Я сказал Виктору (на этом самолёте была раздельная система катапультирования):

— Давай, Витек, прыгай! А я тут попробую немножко помучиться.

Он мне ответил коротко, но уверенно:

— Или вместе — туда, или вместе — туда!

Вроде два одинаковых слова — «туда» и «туда». Но тут всё дело в интонации. Из второго «туда», как говорится, ещё никто не возвращался.

Я понял и больше не донимал его. Виктор остался, и это придало мне уверенности, так как в подобную ситуацию ещё никто не попадал. Её даже никто и не предполагал, а действия лётчиков в такой ситуации в инструкции оговаривались одним словом: «Катапультироваться». Тем самым признавалось, что осуществить посадку в таких условиях технически невозможно. И тем не менее Виктор остался, и его присутствие, во-первых, придало мне больше уверенности, во-вторых, облегчало мою задачу — была надежда, что если я даже не успею переварить какую-то информацию, он мне её вовремя подскажет.
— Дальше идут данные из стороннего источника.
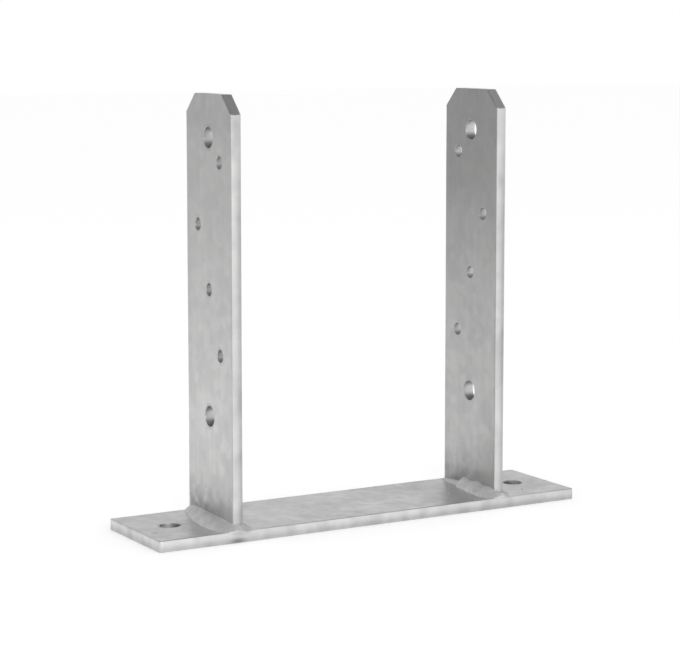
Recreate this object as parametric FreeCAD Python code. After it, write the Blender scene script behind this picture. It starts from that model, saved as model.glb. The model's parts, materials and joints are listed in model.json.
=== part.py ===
import FreeCAD, Part
import math
import os

# Welded timber post base: a flat base strip, two upright flat bars and the weld beads round their feet.
#
# Millimetres. X runs along the base strip, Y across it and Z up. The origin is the middle of the strip's
# underside. The uprights are the same bar: the right one is the left one turned half a turn about Z.

# Flat bars ------------------------------------------------------------------------------------------
BAR_EDGE_RADIUS = 1.0         # the long edges of a rolled bar are never sharp

BASE_LENGTH = 250.0
BASE_WIDTH = 60.0
BASE_THICKNESS = 6.0

UPRIGHT_WIDTH = 50.0
UPRIGHT_THICKNESS = 6.0
UPRIGHT_LENGTH = 218.0        # the bar by itself, standing on the base strip
CORNER_CUT = 10.0             # both top corners are sheared off at 45 degrees
POST_GAP = 152.0              # clear width between the uprights, for a 150 mm post

# Holes ----------------------------------------------------------------------------------------------
ANCHOR_DIAMETER = 11.0        # for M10 anchors
ANCHOR_FROM_END = 20.0        # hole centre to the sheared end of the strip

POST_BOLT_DIAMETER = 11.0     # for M10 bolts right through the post
LOWER_BOLT_ABOVE_FOOT = 54.0
UPPER_BOLT_BELOW_TOP = 22.0

SCREW_DIAMETER = 7.0
SCREW_COUNT = 4
SCREW_PITCH = 32.5            # step up the bar, counted from the lower bolt hole
SCREW_STAGGER = 12.0          # holes stand to one side, in the middle, to the other side, and so on

# Weld beads -----------------------------------------------------------------------------------------
BEAD_LEG_UP = 5.5             # from the root up the bar's face
BEAD_LEG_OUT = 7.0            # from the root out along the base strip
BEAD_CROWN = 1.1              # how far the bead's face bulges over the straight line from toe to toe
BEAD_END_TAPER = 7.0          # a bead starts to die down this far before the bar's edge
BEAD_EDGE_CLEARANCE = 0.2     # and ends this short of the rounding along the strip's long edges
RIPPLE_PITCH = 4.0            # from one frozen ripple to the next
RIPPLE_HEIGHT = 0.45          # a ripple's crest over the valley before it
RIPPLE_LEAN = 0.65            # where the crest lies, as a share of the way to the next valley
RIPPLE_WANDER = 0.2           # how far a hand-laid ripple strays from the true bead, up or down

# Worked out from the sizes above --------------------------------------------------------------------
FOOT_Z = BASE_THICKNESS
TOP_Z = FOOT_Z + UPRIGHT_LENGTH
MIDDLE_X = POST_GAP / 2 + UPRIGHT_THICKNESS / 2
HALF_WIDTH = UPRIGHT_WIDTH / 2
BEAD_END_Y = BASE_WIDTH / 2 - BAR_EDGE_RADIUS - BEAD_EDGE_CLEARANCE

# Across a bead its face is an arc through both toes. The arc's centre is the bead's axis, which lies
# behind the bar's face and below the strip's top.
TOE_TO_TOE = math.hypot(BEAD_LEG_UP, BEAD_LEG_OUT)
FACE_RADIUS = (TOE_TO_TOE ** 2 / 4 + BEAD_CROWN ** 2) / (2 * BEAD_CROWN)
AXIS_BACK = (FACE_RADIUS - BEAD_CROWN) * BEAD_LEG_UP / TOE_TO_TOE - BEAD_LEG_OUT / 2
AXIS_DOWN = (FACE_RADIUS - BEAD_CROWN) * BEAD_LEG_OUT / TOE_TO_TOE - BEAD_LEG_UP / 2

OVERSHOOT = 1.0               # a cutting tool runs this far past what it cuts
WANDER_STEP = 2.1             # radians from one ripple's stray to the next, so that no pattern repeats
NOSE_STEPS = 4                # facets along the parabola in which a bead dies down

X_AXIS = FreeCAD.Vector(1, 0, 0)
Y_AXIS = FreeCAD.Vector(0, 1, 0)
Z_AXIS = FreeCAD.Vector(0, 0, 1)


def flat_bar(size_x, size_y, size_z, long_axis):
    """A rolled flat bar, centred on X and Y and standing on z = 0, with its four long edges rounded."""
    corner = FreeCAD.Vector(-size_x / 2, -size_y / 2, 0)
    bar = Part.makeBox(size_x, size_y, size_z, corner)
    long_edges = []
    for edge in bar.Edges:
        direction = edge.tangentAt(edge.FirstParameter)
        if abs(direction.dot(long_axis)) > 0.99:
            long_edges.append(edge)
    return bar.makeFillet(BAR_EDGE_RADIUS, long_edges)


def drill(diameter, middle, axis, thickness):
    """What a drill takes out of a bar of that thickness, whose middle it passes through."""
    length = thickness + 2 * OVERSHOOT
    start = middle - axis * (length / 2)
    return Part.makeCylinder(diameter / 2, length, start, axis)


def half_turn(shape):
    """A copy of a left-hand piece in its place on the right."""
    copy = shape.copy()
    copy.rotate(FreeCAD.Vector(0, 0, 0), Z_AXIS, 180)
    return copy


def make_base_plate():
    """The strip, with an anchor hole near each end."""
    plate = flat_bar(BASE_LENGTH, BASE_WIDTH, BASE_THICKNESS, X_AXIS)
    anchor_x = BASE_LENGTH / 2 - ANCHOR_FROM_END
    for x in (-anchor_x, anchor_x):
        middle = FreeCAD.Vector(x, 0, BASE_THICKNESS / 2)
        plate = plate.cut(drill(ANCHOR_DIAMETER, middle, Z_AXIS, BASE_THICKNESS))
    return plate


def corner_offcut(side):
    """The triangle sheared off one top corner of the left upright. side is -1 or 1, along Y."""
    back_x = -MIDDLE_X - UPRIGHT_THICKNESS / 2 - OVERSHOOT
    near_y = side * (HALF_WIDTH - CORNER_CUT - OVERSHOOT)
    far_y = side * (HALF_WIDTH + OVERSHOOT)
    high_z = TOP_Z + OVERSHOOT
    low_z = TOP_Z - CORNER_CUT - OVERSHOOT
    inner_top = FreeCAD.Vector(back_x, near_y, high_z)
    outer_top = FreeCAD.Vector(back_x, far_y, high_z)
    outer_low = FreeCAD.Vector(back_x, far_y, low_z)
    triangle = Part.Face(Part.makePolygon([inner_top, outer_top, outer_low, inner_top]))
    return triangle.extrude(X_AXIS * (UPRIGHT_THICKNESS + 2 * OVERSHOOT))


def make_left_upright():
    """The bar on end: two post-bolt holes on its centre line, and staggered screw holes between them."""
    bar = flat_bar(UPRIGHT_THICKNESS, UPRIGHT_WIDTH, UPRIGHT_LENGTH, Z_AXIS)
    bar.translate(FreeCAD.Vector(-MIDDLE_X, 0, FOOT_Z))
    for side in (-1, 1):
        bar = bar.cut(corner_offcut(side))

    lower_bolt_z = FOOT_Z + LOWER_BOLT_ABOVE_FOOT
    upper_bolt_z = TOP_Z - UPPER_BOLT_BELOW_TOP
    for z in (lower_bolt_z, upper_bolt_z):
        middle = FreeCAD.Vector(-MIDDLE_X, 0, z)
        bar = bar.cut(drill(POST_BOLT_DIAMETER, middle, X_AXIS, UPRIGHT_THICKNESS))

    for index in range(SCREW_COUNT):
        y = (index % 3 - 1) * SCREW_STAGGER
        z = lower_bolt_z + (index + 1) * SCREW_PITCH
        middle = FreeCAD.Vector(-MIDDLE_X, y, z)
        bar = bar.cut(drill(SCREW_DIAMETER, middle, X_AXIS, UPRIGHT_THICKNESS))
    return bar


def bead_profile(axis_x, axis_z, phase):
    """Half of a bead, cut lengthwise through its axis: leaning ripples between two parabolic noses."""
    run = HALF_WIDTH - BEAD_END_TAPER
    nose_length = BEAD_END_Y - run
    nose_height = FACE_RADIUS - AXIS_DOWN
    nose = []
    for step in range(1, NOSE_STEPS + 1):
        share = step / NOSE_STEPS
        nose.append((run + nose_length * share, AXIS_DOWN + nose_height * (1 - share ** 2)))

    count = round(2 * run / RIPPLE_PITCH)
    pitch = 2 * run / count
    ripples = []
    for index in range(count):
        valley_radius = FACE_RADIUS - RIPPLE_HEIGHT + RIPPLE_WANDER * math.sin(phase + index * WANDER_STEP)
        ripples.append((-run + index * pitch, valley_radius))
        ripples.append((-run + (index + RIPPLE_LEAN) * pitch, valley_radius + RIPPLE_HEIGHT))
    ripples.append((run, FACE_RADIUS - RIPPLE_HEIGHT))

    far_nose = [(-y, radius) for y, radius in reversed(nose)]
    stations = [(-BEAD_END_Y, 0)] + far_nose + ripples + nose + [(BEAD_END_Y, 0), (-BEAD_END_Y, 0)]
    return Part.Face(Part.makePolygon([FreeCAD.Vector(axis_x, y, axis_z + r) for y, r in stations]))


def weld_run(outward_x, phase, upright):
    """One run of weld on the left upright's foot: along one face and half way round both narrow ends.

    outward_x is -1 for the outer face and 1 for the one towards the post. The bead is a rippled spindle
    turned about its axis, less all that would lie in the strip, in the bar or on the other run's side.
    """
    axis_x = -MIDDLE_X + outward_x * (UPRIGHT_THICKNESS / 2 - AXIS_BACK)
    axis_z = FOOT_Z - AXIS_DOWN
    profile = bead_profile(axis_x, axis_z, phase)
    spindle = profile.revolve(FreeCAD.Vector(axis_x, 0, axis_z), Y_AXIS, 360)

    room = 2 * FACE_RADIUS
    trim_corner = FreeCAD.Vector(-MIDDLE_X + min(outward_x, 0) * room, -BASE_WIDTH / 2, FOOT_Z)
    bead = spindle.common(Part.makeBox(room, BASE_WIDTH, room, trim_corner))
    return bead.cut(upright)


def make_parts():
    """Every piece by its name."""
    left_upright = make_left_upright()
    outward, inward = -1, 1
    return {
        "base_plate": make_base_plate(),
        "left_upright": left_upright,
        "right_upright": half_turn(left_upright),
        "left_outer_weld": weld_run(outward, 0.4, left_upright),
        "left_inner_weld": weld_run(inward, 1.9, left_upright),
        "right_outer_weld": half_turn(weld_run(outward, 3.3, left_upright)),
        "right_inner_weld": half_turn(weld_run(inward, 5.0, left_upright)),
    }


os.makedirs("parts", exist_ok=True)
for name, shape in make_parts().items():
    shape.exportStep(os.path.join("parts", name + ".step"))
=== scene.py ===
"""Dresses a welded timber post base: galvanised flat bars, weld runs round their feet, and a small studio."""

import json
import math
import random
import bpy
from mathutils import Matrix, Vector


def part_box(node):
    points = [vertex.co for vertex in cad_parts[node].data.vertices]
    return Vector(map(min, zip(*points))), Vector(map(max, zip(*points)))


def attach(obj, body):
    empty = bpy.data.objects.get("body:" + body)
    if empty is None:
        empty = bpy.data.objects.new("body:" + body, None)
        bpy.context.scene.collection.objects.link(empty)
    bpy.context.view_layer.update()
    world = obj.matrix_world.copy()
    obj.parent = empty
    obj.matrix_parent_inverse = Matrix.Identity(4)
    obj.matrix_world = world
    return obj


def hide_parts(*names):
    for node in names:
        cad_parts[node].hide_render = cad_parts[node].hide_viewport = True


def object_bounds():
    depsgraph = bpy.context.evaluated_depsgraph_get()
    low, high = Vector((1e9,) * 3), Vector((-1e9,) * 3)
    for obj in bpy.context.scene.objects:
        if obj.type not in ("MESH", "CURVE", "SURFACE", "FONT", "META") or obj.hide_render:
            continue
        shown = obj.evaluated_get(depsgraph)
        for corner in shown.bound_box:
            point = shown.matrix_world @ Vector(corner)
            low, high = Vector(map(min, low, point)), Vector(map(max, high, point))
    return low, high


bl_info = {
    "name": "Timber post base",
    "version": (1, 0, 0),
    "blender": (4, 5, 0),
    "location": "View3D > Sidebar > Post base",
    "description": "Galvanised flat bars and lumpy weld runs for a packed post base",
    "category": "Object",
}

import bmesh
import bpy
from bpy.props import FloatProperty, FloatVectorProperty, IntProperty, PointerProperty, StringProperty
from mathutils import Matrix, Vector, noise
from mathutils.geometry import delaunay_2d_cdt

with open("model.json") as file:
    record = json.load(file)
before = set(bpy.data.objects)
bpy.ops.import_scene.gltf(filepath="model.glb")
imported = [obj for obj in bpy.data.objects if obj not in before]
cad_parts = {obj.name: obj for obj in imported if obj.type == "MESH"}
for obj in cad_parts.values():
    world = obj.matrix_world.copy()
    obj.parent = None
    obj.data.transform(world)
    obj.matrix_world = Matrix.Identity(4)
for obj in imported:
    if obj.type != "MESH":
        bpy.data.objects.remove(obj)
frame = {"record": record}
CAD_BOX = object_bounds()
MM = 0.001

STRIP_LOW, STRIP_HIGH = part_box("base_plate")
BAR_LOW, BAR_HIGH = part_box("right_upright")
STRIP_TOP = STRIP_HIGH.z
FOOT_X = (BAR_LOW.x + BAR_HIGH.x) / 2
HALF_THICKNESS = (BAR_HIGH.x - BAR_LOW.x) / 2
HALF_WIDTH = BAR_HIGH.y

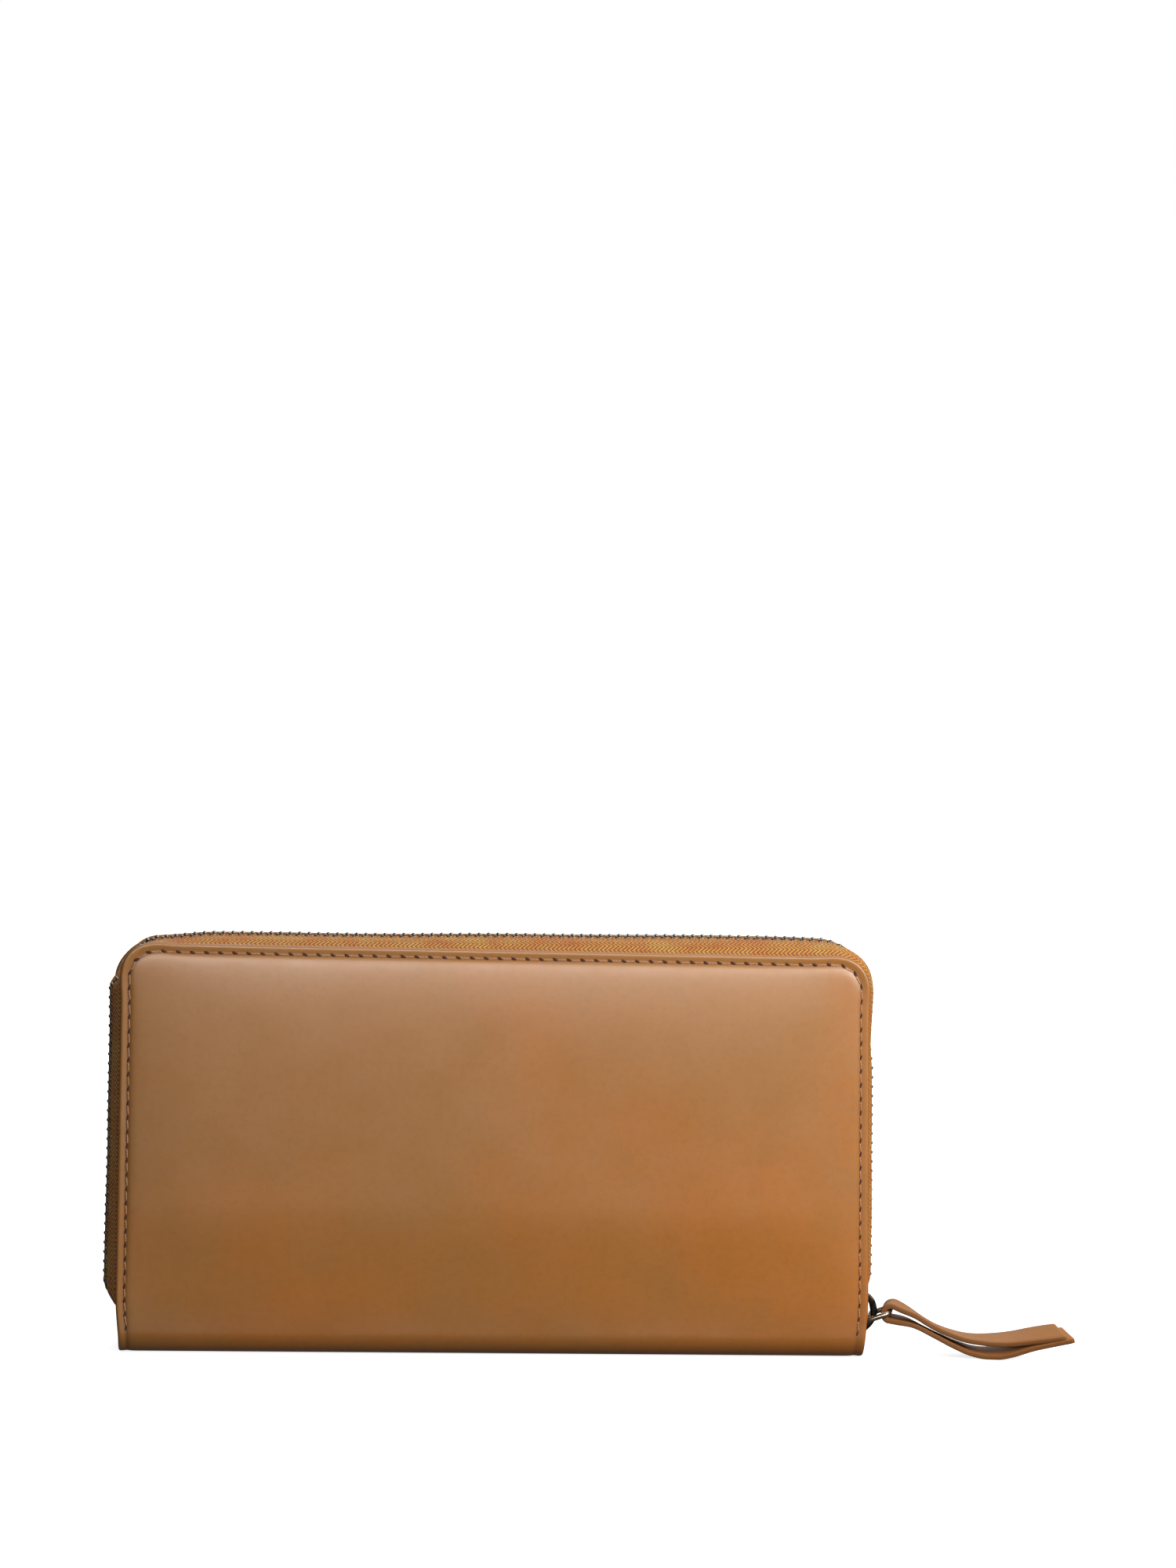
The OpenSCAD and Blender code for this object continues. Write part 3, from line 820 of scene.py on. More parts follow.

Вскоре пришло первое облегчение: слава богу, перетянули окрестности Воскресенска и других небольших деревень и посёлков, впереди было пусто. Но обстановка накалялась. В пятнадцати километрах от аэродрома стрелка топливомера уже не отрывалась от цифры «0». С руководителем полётов радиосвязь я уже не вёл, заранее попросив его обеспечить срочную посадку, понимая, что нужно готовиться сажать самолёт без двигателя. И шёл, вытягивая как только можно высоту. Двигатели остановились примерно в рассчитанной мною точке, и я направил самолёт на снижение, хотя из этого места на полосу попасть было невозможно.